I know its easy to say because its not my money but i would buy a new unit. Every unit i ever sent to garmin was $350 or more to fix, if they could fix it. Black friday is slowly approaching


----------



## Snookdaddy (Jan 5, 2008)

I agree with Cut, but I would box it up and ship it back to Garmin with a note explaining the problem. USPS "flat rate" medium box is $14 and change. You never know... 

Garmin may replace the unit for you.. It never hurts to try, especially when you only have to spend a few dollars to find out.


----------



## cutrunner (Jun 8, 2010)

Thats the problem, if they open it up and look at it and determine its unfixable, your still going to get a bill for the labor..
and now you got more $ into a bad unit..
if it was a software problem or just a button that was bad then yea, have em fix it but water damage is usually instant death


----------



## bw510 (Sep 1, 2011)

Thanks guys
Yeah maybe I'll wait 
I found some refurbished ones under 400$ Has anyone had any issues with these ?


----------



## timemachine (Sep 1, 2014)

A little off topic, but I picked up a Lowrance "gold" gps-sounder this summer, and it seems to me about as good as the garmin unit I bought a few years ago for about twice the money.


----------



## bw510 (Sep 1, 2011)

> A little off topic, but I picked up a Lowrance "gold" gps-sounder this summer, and it seems to me about as good as the garmin unit I bought a few years ago for about twice the money.

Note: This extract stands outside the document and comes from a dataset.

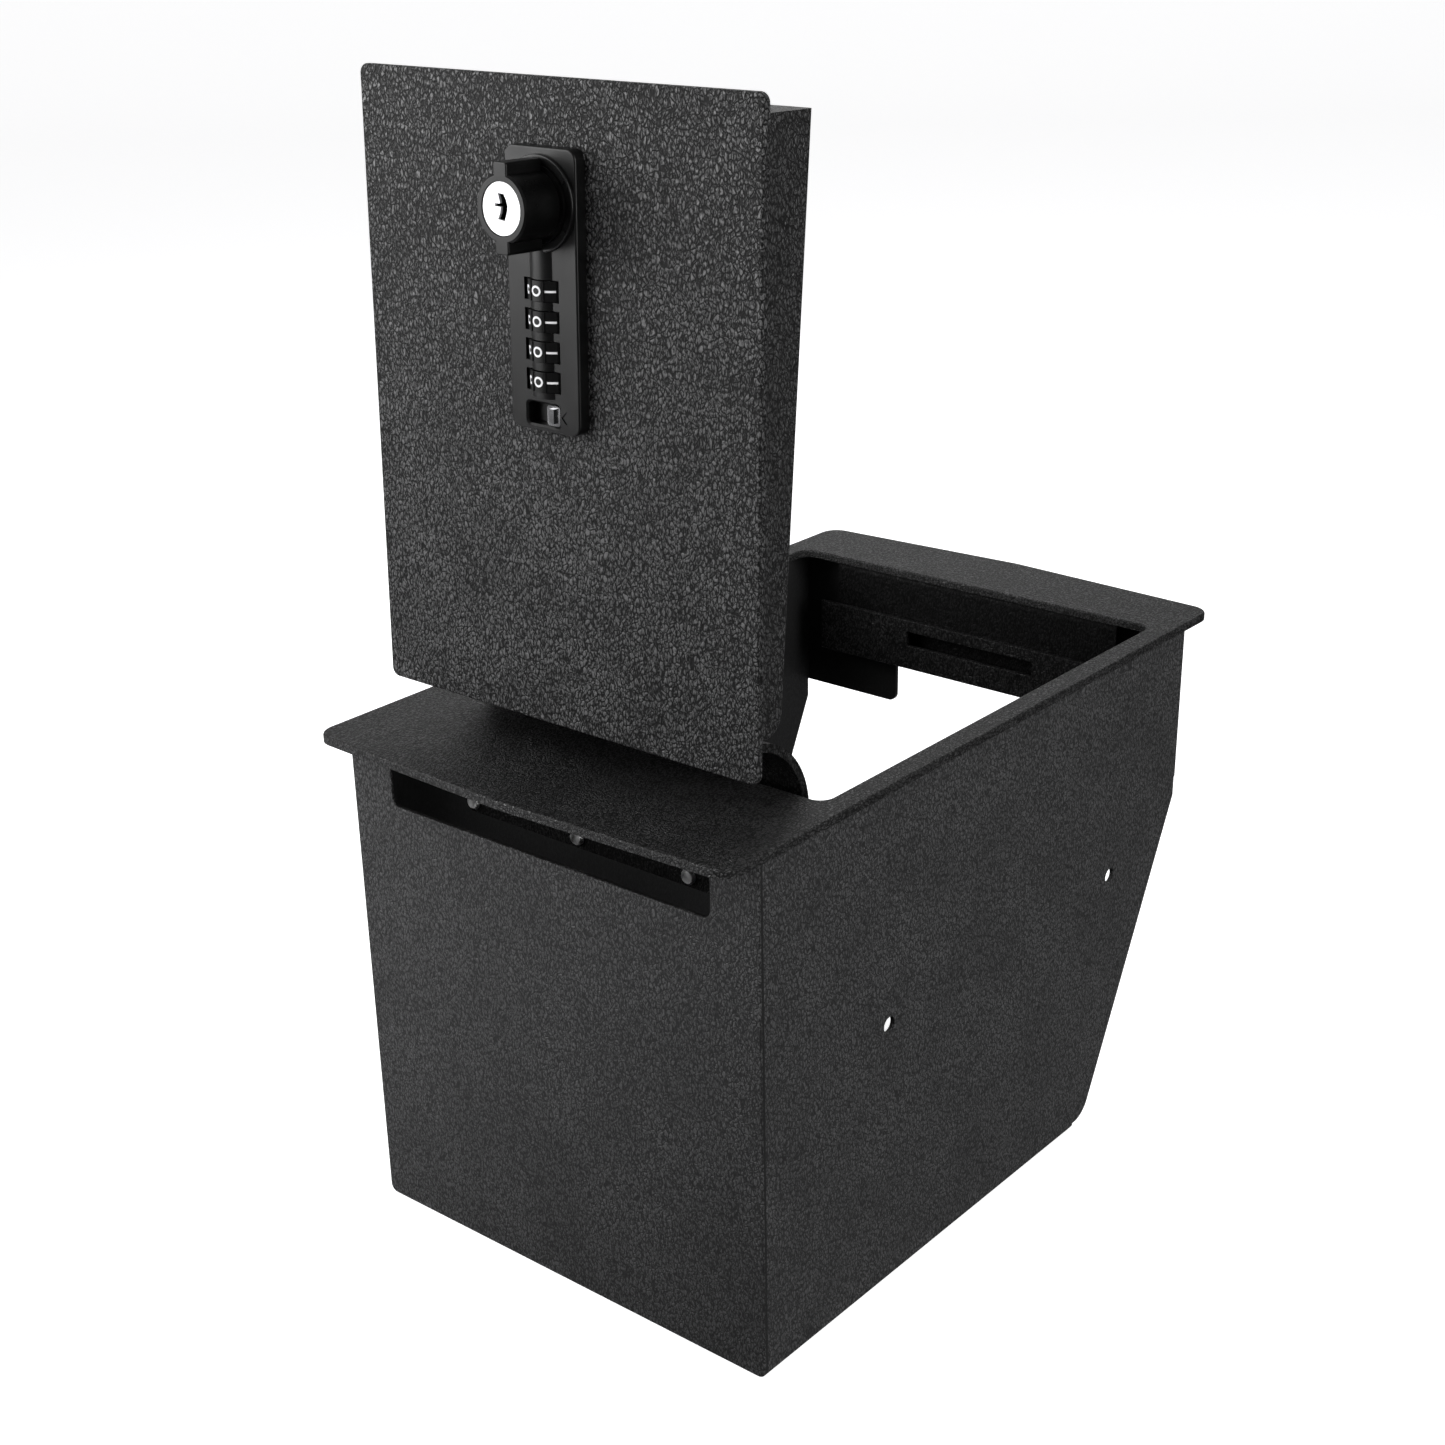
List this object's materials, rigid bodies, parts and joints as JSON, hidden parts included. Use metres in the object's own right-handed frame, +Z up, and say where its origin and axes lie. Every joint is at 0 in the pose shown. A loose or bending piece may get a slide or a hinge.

If I didn't have wires and brackets mounted in both boats to use one unit I'd consider changing.im too cheap to buy new stuff and to lazy to relearn how to use another model lol


----------



## GSSF (May 25, 2013)

I have bought a garmin refurb unit and it's been great. Saved a lot of money and came with a warranty. Hard to beat.


----------



## jmrodandgun (Sep 20, 2013)

Don't throw it away! I have one that hopped out its mount and got beat to death. If you're willing to part with it I might be willing to buy it, I have been looking for a parts unit. Depending on how much water damage it took it very well may have working power/data connections, I'm having a hard time sourcing those generic parts. The case and all the board mounting hardware are salvageable.


----------